Annihilation Time | Mönster | Oiro | Horse The Band | The Studs | My Dying Bride | Pharao | Suidakra

Eine in den letzten Jahren zu erkennende, sporadische Tendenz im Hardcore scheint sich langsam zu einem regelrechten Trend zu entwickeln: Die Retro-Welle rollt... Und die Label-Kooperation Reflections/Deathwish Records scheint dabei eine federführende Rolle zu übernehmen. Jüngst mit Bad Reaction oder Cloak/Dagger, nun mit Annihilation Time. Die Kalifornier siedeln sich stilistisch zwischen achtziger Jahre Crustpunk, Thrashmetal, einer gehörigen Prise Motörhead sowie erwähntem old school Hardcore an. Und filtern sich aus dieser Mischpoke im Jahr 2008 einige Perlen heraus. Auf der Basis musikalischer Helden von Black Flag bis hin zu DRI funktioniert "III, Tales Of The Ancient Age" (Reflections Records/Soulfood) zumindest für alle jene trefflich, die gnadenlos in der Vergangenheit hängen geblieben sind. Oder eben vom gegenwärtigen Trend in der Musikindustrie (noch bessere Produktion, noch mehr Hochglanz-Aufmachung etc.) genervt sind. Annihilation Time jedenfalls bieten die krasse Alternative: Eine polterige Produktion gepackt in ein Artwork, welches offenbar knapp zwanzig Jahre in einem versifften Proberaum zwischengelagert wurde. Schade eigentlich, dass das Ganze im Ergebnis leider dennoch ein wenig zu zähflüssig klingt, um wirklich zu überzeugen. Mit ein paar mehr Hooklines oder Mut zum Tempo würde „Tales Of The Ancient Age“ deutlichere Spuren hinterlassen…

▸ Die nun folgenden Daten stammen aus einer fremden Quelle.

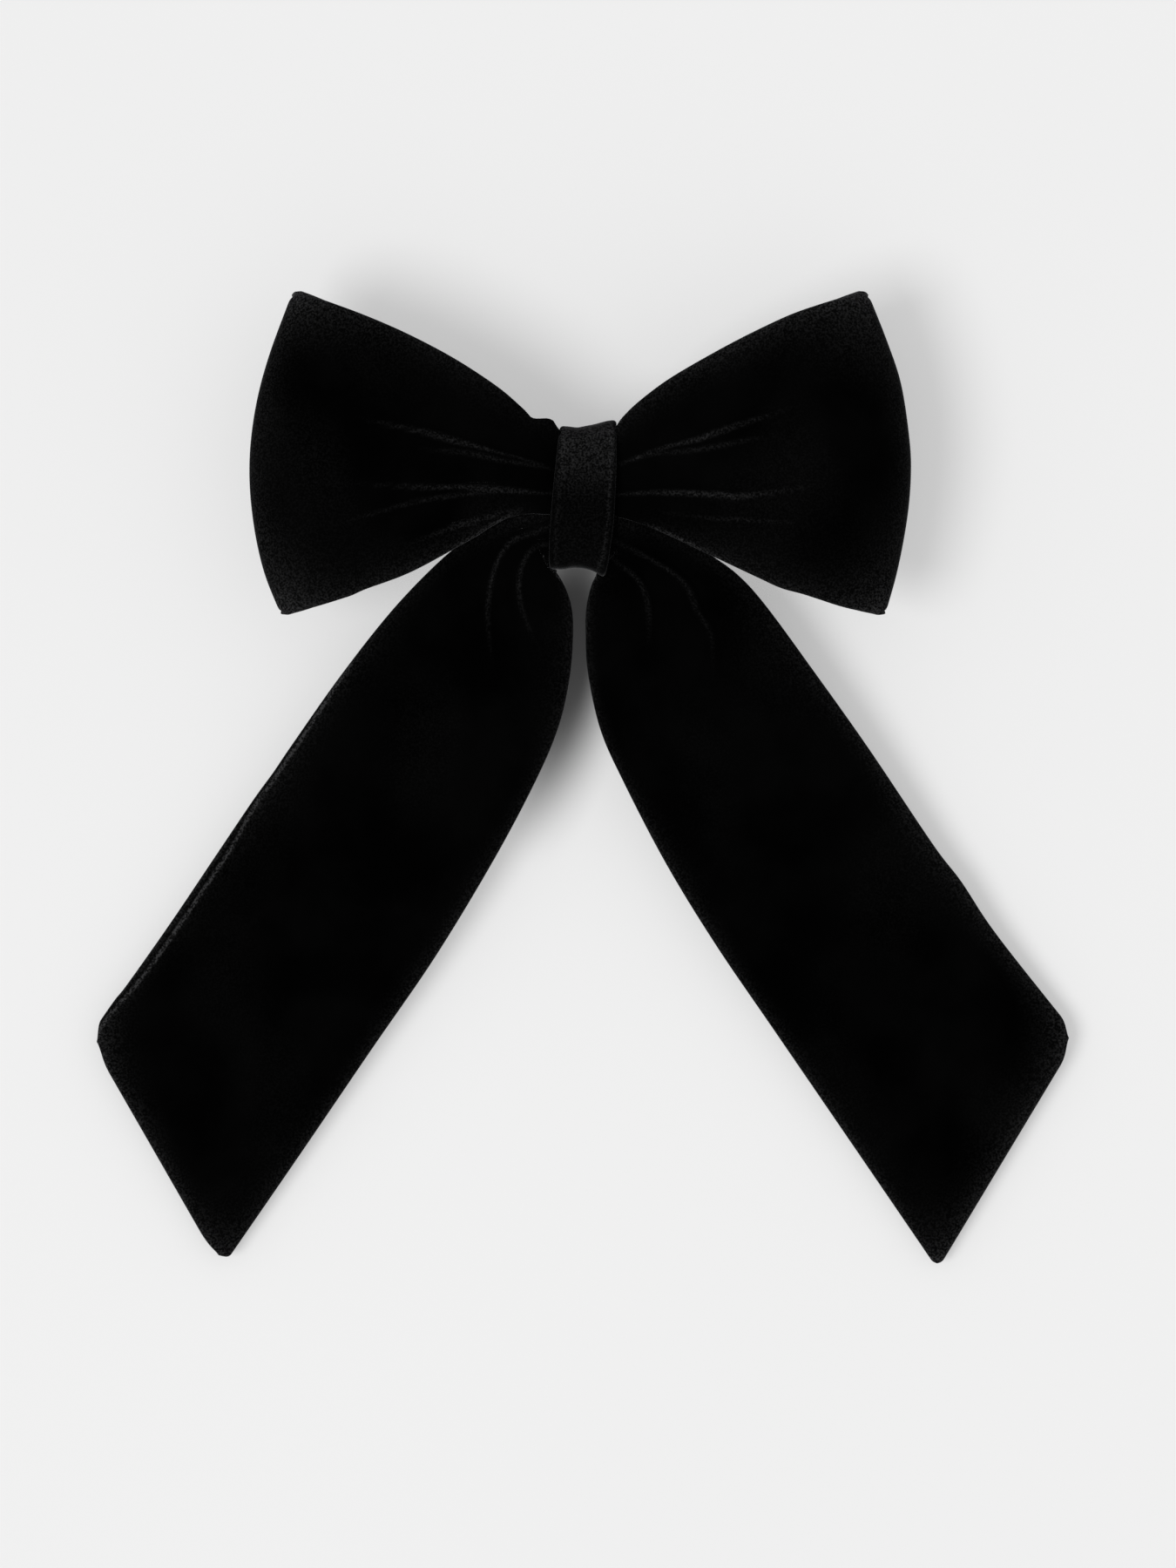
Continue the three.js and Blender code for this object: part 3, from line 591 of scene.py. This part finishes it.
def velvet_material():
    """Cut pile, nearly black straight on. A painted sheen, kept at each point, lightens its colour over edges
    and ridges, in fine specks.
    """
    material, shader, tree = material_with(
        "black_velvet",
        Roughness=1.0,
        Specular_IOR_Level=0.0,
        Sheen_Weight=0.08,
        Sheen_Roughness=0.3,
        Sheen_Tint=(0.96, 0.97, 1.0, 1),
    )
    lay = ramp(tree, noise(tree, 60, 3), PILE_DARK, PILE_LIGHT)
    # The painted sheen kept at each point, broken into fine specks, mixes the sheen colour into the pile's
    # own.
    painted_sheen_node = tree.nodes.new("ShaderNodeAttribute")
    painted_sheen_node.attribute_name = "painted_sheen"
    specks = ramp(tree, noise(tree, 2400, 3), (0.1, 0.1, 0.1), (1.6, 1.6, 1.6), (0.42, 0.68))
    share = tree.nodes.new("ShaderNodeMath")
    share.operation = "MULTIPLY"
    tree.links.new(painted_sheen_node.outputs["Fac"], share.inputs[0])
    tree.links.new(specks, share.inputs[1])
    colour = tree.nodes.new("ShaderNodeMix")
    colour.data_type = "RGBA"
    colour.inputs["B"].default_value = PAINTED_SHEEN_COLOUR
    tree.links.new(share.outputs["Value"], colour.inputs["Factor"])
    tree.links.new(lay, colour.inputs["A"])
    tree.links.new(colour.outputs["Result"], shader.inputs["Base Color"])
    lean = bump(tree, shader, noise(tree, 420, 3), 0.10, 0.5)
    bump(tree, shader, noise(tree, 2600, 4), 0.10, 0.9, lean)
    return material


def thread_material():
    material, shader, tree = material_with("black_thread", Roughness=0.6, Sheen_Weight=0.2)
    colour = ramp(tree, noise(tree, 900), (0.004, 0.004, 0.005), (0.012, 0.012, 0.013))
    tree.links.new(colour, shader.inputs["Base Color"])
    bump(tree, shader, noise(tree, 3000, 2, (1, 1, 0.3)), 0.06, 0.8)
    return material


def steel_material(name, low, high, roughness, stretch):
    """Bright plating over drawn strip: fine lines along the strip and a roughness that varies a little."""
    material, shader, tree = material_with(name, Metallic=1.0)
    colour = ramp(tree, noise(tree, 160, 3), low, high)
    tree.links.new(colour, shader.inputs["Base Color"])
    dull = tree.nodes.new("ShaderNodeMapRange")
    dull.inputs["To Min"].default_value = roughness * 0.75
    dull.inputs["To Max"].default_value = roughness * 1.3
    tree.links.new(noise(tree, 240, 4), dull.inputs["Value"])
    tree.links.new(dull.outputs["Result"], shader.inputs["Roughness"])
    bump(tree, shader, noise(tree, 2400, 2, stretch), 0.012, 0.5)
    return material


# ---- carried-over clip ----

METAL_WELD = 1e-6  # in metres
METAL_SHARP = 32  # degrees: edges sharper than this are broken
PLATED_EDGE, SPRUNG_EDGE = 0.12, 0.08  # width of the broken edges, in millimetres


def finish_metal(node, material, edge):
    """A CAD piece of the clip gets its plating, and its edges are broken as a tumbled stamping's are."""
    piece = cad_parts[node]
    piece.data.materials.clear()
    piece.data.materials.append(material)
    weld = piece.modifiers.new("weld", "WELD")
    weld.merge_threshold = METAL_WELD
    bevel = piece.modifiers.new("edges", "BEVEL")
    bevel.width = edge * MM
    bevel.segments = 2
    bevel.limit_method = "ANGLE"
    bevel.angle_limit = math.radians(METAL_SHARP)
    bevel.use_clamp_overlap = True


# ---- camera, light and stage ----

VIEW_HEIGHT = 0.324  # metres of the bow's plane that the picture shows from top to bottom
VIEW_CENTRE = (0.0009, -0.0598)  # (x, z) in metres
VIEW_PLANE_Y = -0.012  # where that plane of the bow lies
CAMERA_DISTANCE = 3.0
PAPER_DARK, PAPER_LIGHT = (0.322, 0.322, 0.322), (0.330, 0.330, 0.330)
WALL_GLOW, FLOOR_GLOW = 0.38, 0.55  # light that the paper gives off by itself, which softens shadows on it
STAGE_REACH, FLOOR_Z, WALL_GAP = 6000, -240, 0.3  # in millimetres
# The painted shade on the wall behind the knot, in millimetres, and how far it leans with the left tail, in
# degrees.
SHADE_CENTRE, SHADE_REACH, SHADE_LEAN = (-4, 0, -33), (16, 1000, 46), 9
SHADE_GLOW, SHADE_PAPER = 0.043, 0.5  # what is left of the glow and of the paper's colour in the painted shade
SHADE_FULL = 0.75  # how far in from the oval's edge the shade is full, where its centre is 1
SENSOR = 36  # the camera's, in millimetres
SUN_ENERGY, SUN_ANGLE = 2.33, 30  # the angle is how wide the window looks, in degrees
SKY_STRENGTH = 0.871
LIGHT_TRAVEL = (0.5, 0.84, 0.2)  # the way the light goes


def make_camera():
    data = bpy.data.cameras.new("camera")
    data.sensor_width = SENSOR
    data.lens = SENSOR * CAMERA_DISTANCE / VIEW_HEIGHT
    data.clip_start, data.clip_end = 0.05, 30
    camera = bpy.data.objects.new("camera", data)
    camera.location = (VIEW_CENTRE[0], VIEW_PLANE_Y - CAMERA_DISTANCE, VIEW_CENTRE[1])
    camera.rotation_euler = (math.radians(90), 0, 0)
    bpy.context.scene.collection.objects.link(camera)
    bpy.context.scene.camera = camera


def stage_material(name, glow, shade):
    """Pale paper that is seen from its front only, so that the clip shows from behind. Where shade is set, a
    painted shade darkens the paper's colour and glow in a soft oval behind the knot, where hardly any light
    reaches."""
    material, shader, tree = material_with(
        name, Roughness=0.9, Specular_IOR_Level=0.1, Emission_Strength=glow
    )
    colour = ramp(tree, noise(tree, 3, 2), PAPER_DARK, PAPER_LIGHT)
    tree.links.new(colour, shader.inputs["Base Color"])
    shader.inputs["Emission Color"].default_value = (1, 1, 1, 1)
    # Painted shade: a soft oval behind the knot where both the paper's colour and its glow are darker.
    if shade:
        place = tree.nodes.new("ShaderNodeTexCoord")
        oval = tree.nodes.new("ShaderNodeMapping")
        oval.vector_type = "TEXTURE"
        oval.inputs["Location"].default_value = [c * MM for c in SHADE_CENTRE]
        oval.inputs["Rotation"].default_value = (0, math.radians(SHADE_LEAN), 0)
        oval.inputs["Scale"].default_value = [r * MM for r in SHADE_REACH]
        depth = tree.nodes.new("ShaderNodeTexGradient")
        depth.gradient_type = "SPHERICAL"
        tree.links.new(place.outputs["Object"], oval.inputs["Vector"])
        tree.links.new(oval.outputs["Vector"], depth.inputs["Vector"])
        glow_left = ramp(tree, depth.outputs["Fac"], (1, 1, 1), (SHADE_GLOW,) * 3, (0, SHADE_FULL))
        paper_left = ramp(tree, depth.outputs["Fac"], (1, 1, 1), (SHADE_PAPER,) * 3, (0, SHADE_FULL))
        for left in (glow_left, paper_left):
            left.node.color_ramp.interpolation = "EASE"
        tree.links.new(glow_left, shader.inputs["Emission Color"])
        darker = tree.nodes.new("ShaderNodeMix")
        darker.data_type = "RGBA"
        darker.blend_type = "MULTIPLY"
        darker.inputs["Factor"].default_value = 1
        tree.links.new(colour, darker.inputs["A"])
        tree.links.new(paper_left, darker.inputs["B"])
        tree.links.new(darker.outputs["Result"], shader.inputs["Base Color"])
    side = tree.nodes.new("ShaderNodeNewGeometry")
    clear = tree.nodes.new("ShaderNodeBsdfTransparent")
    mix = tree.nodes.new("ShaderNodeMixShader")
    output = tree.nodes["Material Output"]
    tree.links.new(side.outputs["Backfacing"], mix.inputs["Fac"])
    tree.links.new(shader.outputs["BSDF"], mix.inputs[1])
    tree.links.new(clear.outputs["BSDF"], mix.inputs[2])
    tree.links.new(mix.outputs["Shader"], output.inputs["Surface"])
    return material


def make_stage(high):
    """A wall that the bow hangs on and a floor below it, which take shadows but throw no light back."""
    wall_y = high[1] / MM + WALL_GAP
    square = [(-STAGE_REACH, -STAGE_REACH), (STAGE_REACH, -STAGE_REACH), (STAGE_REACH, STAGE_REACH),
              (-STAGE_REACH, STAGE_REACH)]
    wall = mesh_object("stage_wall", [(a, wall_y, b) for a, b in square], [(0, 1, 2, 3)])
    floor = mesh_object("stage_floor", [(a, b, FLOOR_Z) for a, b in square], [(0, 1, 2, 3)])
    for surface, facing, glow in ((wall, (0, -1, 0), WALL_GLOW), (floor, (0, 0, 1), FLOOR_GLOW)):
        if sum(a * b for a, b in zip(surface.data.polygons[0].normal, facing)) < 0:
            surface.data.flip_normals()
        surface.data.materials.append(stage_material(surface.name + "_paper", glow, surface is wall))
        surface.visible_shadow = False
        surface.visible_diffuse = False
        surface.visible_glossy = False
        surface.visible_transmission = False


def make_light():
    world = bpy.data.worlds.new("studio")
    world.use_nodes = True
    world.node_tree.nodes["Background"].inputs["Color"].default_value = (1, 1, 1, 1)
    world.node_tree.nodes["Background"].inputs["Strength"].default_value = SKY_STRENGTH
    bpy.context.scene.world = world
    data = bpy.data.lights.new("window", "SUN")
    data.energy = SUN_ENERGY
    data.angle = math.radians(SUN_ANGLE)
    lamp = bpy.data.objects.new("window", data)
    lamp.rotation_mode = "QUATERNION"
    lamp.rotation_quaternion = Vector(LIGHT_TRAVEL).to_track_quat("-Z", "Y")
    bpy.context.scene.collection.objects.link(lamp)


# ---- the scene ----

bpy.context.scene.view_settings.view_transform = "Standard"
make_camera()
make_stage(cad_box[1])
make_light()

velvet = velvet_material()
thread = thread_material()
plated = steel_material("plated_steel", (0.60, 0.61, 0.63), (0.70, 0.71, 0.72), 0.24, (0.1, 1, 1))
sprung = steel_material("spring_steel", (0.46, 0.47, 0.49), (0.56, 0.57, 0.59), 0.32, (0.1, 1, 1))

loops = make_loops(velvet)
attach(loops, "bow")
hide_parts("loop_ribbon")

knot = make_knot(velvet)
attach(knot, "bow")
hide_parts("knot_band")

turns = make_gather_thread(thread)
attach(turns, "bow")
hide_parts("gather_thread")

for side, word in ((-1, "left"), (1, "right")):
    tail = make_tail(word + "_tail_velvet", side, velvet)
    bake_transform(tail)
    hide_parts(word + "_tail")

for node in ("clip_base_bar", "clip_hinge_pin", "clip_swing_arm", "clip_latch_rivet"):
    finish_metal(node, plated, PLATED_EDGE)
for node in ("clip_tension_spring", "clip_latch_base", "clip_latch_upper_wing", "clip_latch_lower_wing"):
    finish_metal(node, sprung, SPRUNG_EDGE)
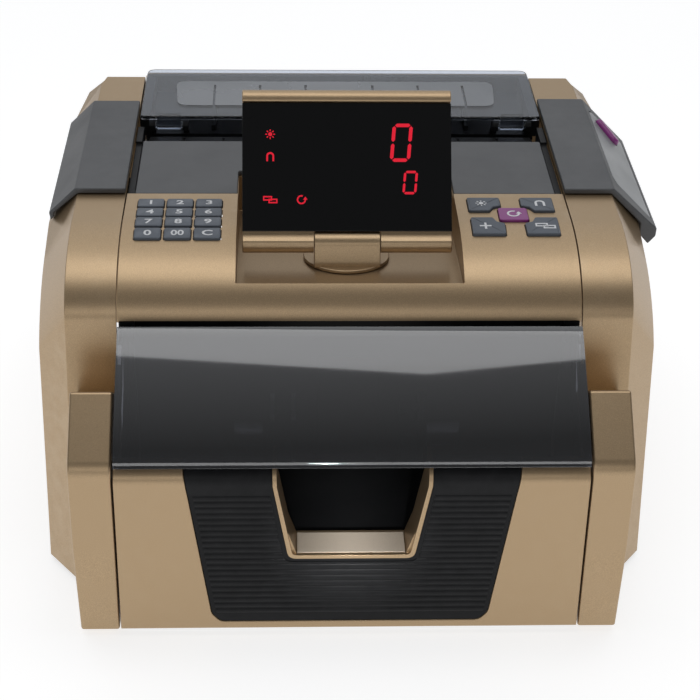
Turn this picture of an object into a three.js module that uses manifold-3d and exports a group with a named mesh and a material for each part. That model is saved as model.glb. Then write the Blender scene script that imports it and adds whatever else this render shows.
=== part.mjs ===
// Banknote counting machine, modelled in millimetres with +Z up and its front facing -Y.
// Every casing, shaft, roller, key and hinged flap is a separate closed solid.
import * as THREE from "three";
import { ConvexGeometry } from "three/addons/geometries/ConvexGeometry.js";
import { mergeVertices } from "three/addons/utils/BufferGeometryUtils.js";
import Module from "manifold-3d";

const wasm = await Module();
wasm.setup();

// ---------------------------------------------------------------- driving dimensions
const GAP = 0.3; // clearance between neighbouring pieces
const SKIN = 2.5; // wall of the casings
const FOOT = 3; // height of the feet
const DEPTH = 279; // front panel to rear cover
const CHEEK = 141; // middle plane to the outer face of a cheek
const CHEEK_FACE = 127.4; // middle plane to the chamfer of a cheek
const SEAM = 103.5; // middle plane to the seam between middle panels and side shells
const PILLAR = 122.5; // middle plane to the outer face of a front pillar
const POD_TIP = 150; // middle plane to the tip of the right shoulder pod
const DECK = 156.6; // height of the flat top
const DECK_START = 106; // where the curved top panel becomes flat
const COVER_START = 134; // rear edge of the top panel, front edge of the grey covers
const COVER_END = 194; // rear edge of the hopper front cover
const SHOULDER = { top: 159.8, start: 132.8, leftEnd: 237.5, rightEnd: 241.6 };
const PANEL_LIP = { y: 57.4, z: 131.2 }; // lower front edge of the top panel
const FRONT_ROLL = 8; // radius of the front panel's rolled edge
const FRONT_TOP = 90.5; // top of the front panel
const BAY = { half: 51, front: 70.6, back: 159, z: 143, slope: 5 }; // sunk display bay, slope in degrees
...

Apropos: Motörhead. Die müssen sich auch in der Adaption von Mönster einer makabren Behandlung unterziehen. "Some Songs And A Film" (Canework Records/Flight 13) heißt die neue Veröffentlichung der Berliner Crustpunk-Rock´n´Roller. Und wo ich in der Vergangenheit (vielleicht etwas vorschnell) Vergleiche in Richtung der großartig-intensiven Wolfpack/Wolfbrigade gezogen habe, glänzt die Audio-CD - schlicht "Some Songs" betitelt - stattdessen mit dem augenzwinkerndem Track "Safari Queen". Insgesamt spart diese Zusammenstellung sonst nur auf Vinyl erschienener Tracks nicht mit derb-spaßiger Unterhaltung. Aber wie der Titel des Packages verrät, liegt ja auch noch eine DVD bei. In gut zwei Stunden gibt man dort einen (ebenfalls reichlich unterhaltsamen) Einblick in das Leben auf Tour, welche unter anderem mit No Denial stattfand. Die Reise führte durch Polen, Russland, Estland, Lettland und Litauen. Wobei der Zuschauer neben einem Kennenlernen der Crew auch einige interessante (sub-)kulturelle Aspekte mit auf den Weg bekommt. Dabei lebt das Material von einem grobkörnigen Videokamera-Stil; auch in Punkto Sound muss man bei den Livemitschnitten Einschränkungen hinnehmen. Dennoch scheint es gerade dadurch, als ob die Stimmung der Tour passend eingefangen wurde. Eine zweischneidige Sache bleibt „Some Songs And A Film“ für mich wohl also nur deswegen, weil der Audio-Teil nicht völlig zu überzeugen vermag. Als Einstieg sei deshalb eher die selbstbetitelte CD auf Sabotage Records empfohlen.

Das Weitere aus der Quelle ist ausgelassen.